- Manticao, Misamis Oriental, Philippines

Information
- Type: Private
- Motto: The School That Offers Something Better
- Established: 1947
- School district: Manticao
- Principal: Jeoneffer L. Blanza,JD
- Grades: 7-12
- Campus: Suburban
- Nickname: MMA: The School That Offers Something Better
- Affiliation: Seventh-day Adventist Church
- Website: https://mindanaomissionacademy.org/

= Mindanao Mission Academy =

Private high school in Misamis Oriental, Philippines

Mindanao Mission Academy (or MMA) is a private Seventh-day Adventist high school in Purok 15, Poblacion, Manticao, Misamis Oriental, Philippines. It is a boarding school operated by the North-Central Mindanao Conference of Seventh-day Adventists. It is situated in a 20-hectare lot along the Butuan-Cagayan de Oro-Iligan Highway.

==History==

MMA is the oldest Adventist high school in the Southern Philippines, and was the fifth in the entire Philippines when it was established on July 14, 1947. It obtained full government recognition two years later (on July 1, 1949). Before becoming a high school, it was an elementary school in 1946 and was called Mindanao Central School.

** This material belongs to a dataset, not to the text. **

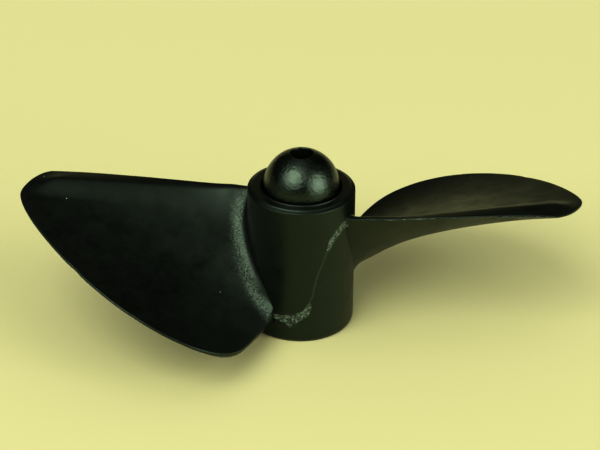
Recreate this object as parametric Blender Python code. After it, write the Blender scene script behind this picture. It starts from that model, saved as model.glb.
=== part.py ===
"""Two-bladed moulded propeller of a model boat, standing upright on the front end of its hub.

+Z is the shaft axis and points aft, to the domed end. The origin is the middle of the hub's front
face. One blade reaches towards -X, and the other is the same blade turned half round the shaft.
"""
import bpy
import bmesh
from math import atan2, cos, hypot, pi, radians, sin, sqrt, tau
from mathutils import Vector
from mathutils.geometry import interpolate_bezier

# Hub and core, in metres
HUB_LENGTH = 0.0134
HUB_RADIUS_AFT = 0.0048
HUB_RADIUS_FRONT = 0.0049
RIM_CHAMFER = 0.0004
RIM_CHAMFER_HEIGHT = 0.00018
FOOT_CHAMFER = 0.0002
RECESS_RADIUS = 0.0036
RECESS_DEPTH = 0.0012
CORE_RADIUS = 0.0034
CORE_BORE_RADIUS = 0.00102
CORE_FIT_GAP = 0.00005
CORE_FOOT_INSET = 0.0003
DOME_CENTRE_ABOVE_RIM = 0.00005

# Aft face of the blade: its height on the blade's axis, and its pitch at the hub, middle and tip
FACE_HEIGHT_ROOT = 0.0090
FACE_RISE = 0.0033
FACE_RISE_POWER = 1.55
PITCH_ROOT = 0.0371
PITCH_MIDDLE = 0.0405
PITCH_TIP = 0.0212

# Thickness of the blade, square to its face, and how far in from each edge it is reached
THICKNESS_ROOT = 0.00205
THICKNESS_TIP = 0.00105
THICKNESS_AT_EDGE = 0.00026
THICKER_EDGE_AT_ROOT = 0.00016
THICKER_EDGE_UNTIL = 0.35
TRAILING_BEVEL = 0.0030
LEADING_BEVEL = 0.0048
ROOT_FILLET = 0.0016
FILLET_AT_LEADING_EDGE = 0.4

# Where the trailing edge meets the hub it sinks a little
SAG_AT_ROOT = 0.0004
SAG_REACH = 0.0024
SAG_WIDTH = 0.0020

# Raised lip on the aft face along the trailing edge: its crest lies in from the edge, its foot
# further in, and it grows from the hub outwards, between a least and a greatest share of its size
LIP_HEIGHT = 0.00041
LIP_HEIGHT_FROM = 0.0063
LIP_CREST = 0.0013
LIP_CREST_FROM = 0.0040
LIP_FULL_AT = 0.0210
LIP_FOOT = 0.0005
LIP_LEAST_HEIGHT = 0.1
LIP_LEAST_CREST = 0.15
LIP_GREATEST = 1.1
LIP_END = 0.0030

# Outline seen along the shaft: x runs out along the blade, y towards its leading edge
ROOT_RADIUS = 0.0043
TRAILING_ROOT = Vector((0.0033, -0.00268))
TRAILING_CORNER = Vector((0.0223, -0.00336))
TIP = Vector((0.0250, 0.0))
LOBE_TOP = Vector((0.0096, 0.01375))
LEADING_HEEL = Vector((0.00465, 0.00995))
LEADING_ROOT = Vector((0.0021, 0.00375))
CORNER_PULL = 0.0012
TIP_PULL = 0.0029
LOBE_PULL_OUT = 0.0081
LOBE_PULL_IN = 0.0029
HEEL_PULL = 0.0017

# Plastics: linear base colours, and how rough the moulded skin and the polished core are
MOULDED_BLACK = (0.012, 0.013, 0.011)
MOULDED_ROUGHNESS = 0.42
POLISHED_BLACK = (0.010, 0.011, 0.009)
POLISHED_ROUGHNESS = 0.25

# Fineness of the mesh
HUB_SIDES = 64
DOME_STEPS = 10
STEPS_ALONG_BLADE = 16
CROWDING_TOWARDS_HUB = 1.5
LINES_UP_THE_LIP = (0.0, 0.2, 0.5, 1.0)
FIRST_LINE_PAST_LIP = 1.1
STEPS_CORNER = 10
STEPS_TIP_TO_LOBE = 14
STEPS_LOBE_TO_HEEL = 6
SHARP_FROM = radians(35)


def clear_scene():
    for old in list(bpy.data.objects):
        bpy.data.objects.remove(old, do_unlink=True)


def plastic(name, colour, roughness):
    material = bpy.data.materials.new(name)
    material.use_nodes = True
    shader = material.node_tree.nodes["Principled BSDF"]
    shader.inputs["Base Color"].default_value = (*colour, 1.0)
    shader.inputs["Roughness"].default_value = roughness
    shader.inputs["Metallic"].default_value = 0.0
    return material


def add_object(name, builder, material):
    mesh = bpy.data.meshes.new(name)
    builder.to_mesh(mesh)
    builder.free()
    mesh.materials.append(material)
    mesh.shade_smooth()
    mesh.set_sharp_from_angle(angle=SHARP_FROM)
    made = bpy.data.objects.new(name, mesh)
    bpy.context.collection.objects.link(made)
    return made


def turned(section):
    """A closed ring with this section of (radius, height) points, turned round the shaft axis"""
    builder = bmesh.new()
    points = [builder.verts.new((radius, 0.0, height)) for radius, height in section]
    edges = [builder.edges.new((points[i - 1], points[i])) for i in range(len(points))]
    bmesh.ops.spin(builder, geom=points + edges, cent=(0, 0, 0), axis=(0, 0, 1), angle=tau,
                   steps=HUB_SIDES, use_merge=True, use_duplicate=False)
    bmesh.ops.recalc_face_normals(builder, faces=builder.faces)
    return builder


def hub_section():
    """Tapered sleeve with a chamfered rim and foot, a shallow recess and a bore for the core"""
    bore = CORE_RADIUS + CORE_FIT_GAP
    return [
        (bore, 0.0),
        (HUB_RADIUS_FRONT - FOOT_CHAMFER, 0.0),
        (HUB_RADIUS_FRONT, FOOT_CHAMFER),
        (HUB_RADIUS_AFT, HUB_LENGTH - RIM_CHAMFER_HEIGHT),
        (HUB_RADIUS_AFT - RIM_CHAMFER, HUB_LENGTH),
        (RECESS_RADIUS, HUB_LENGTH),
        (RECESS_RADIUS, HUB_LENGTH - RECESS_DEPTH),
        (bore, HUB_LENGTH - RECESS_DEPTH),
    ]


def core_section():
    """Plug with a round dome at its aft end and a bore right through it"""
    centre = HUB_LENGTH + DOME_CENTRE_ABOVE_RIM
    mouth = atan2(CORE_BORE_RADIUS, CORE_RADIUS)
    section = [(CORE_BORE_RADIUS, CORE_FOOT_INSET), (CORE_RADIUS, CORE_FOOT_INSET)]
    for step in range(DOME_STEPS + 1):
        polar = (pi / 2 - mouth) * step / DOME_STEPS
        section.append((CORE_RADIUS * cos(polar), centre + CORE_RADIUS * sin(polar)))
    return section


def clamp(value, low=0.0, high=1.0):
    return min(high, max(low, value))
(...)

It derived its name from the then Mindanao Mission (which later became South Philippine Union Conference), which was organized ten years earlier (in 1937) and was formerly part of the East Visayan Mission. It also served as the host campus for Mountain View College (then known as Philippine Union Junior College) for a four-year period that started in 1949.

Its first principal and business manager was Pastor Arsenio A. Poblete, who served for seven years. It had ten faculty members during its first year of operation.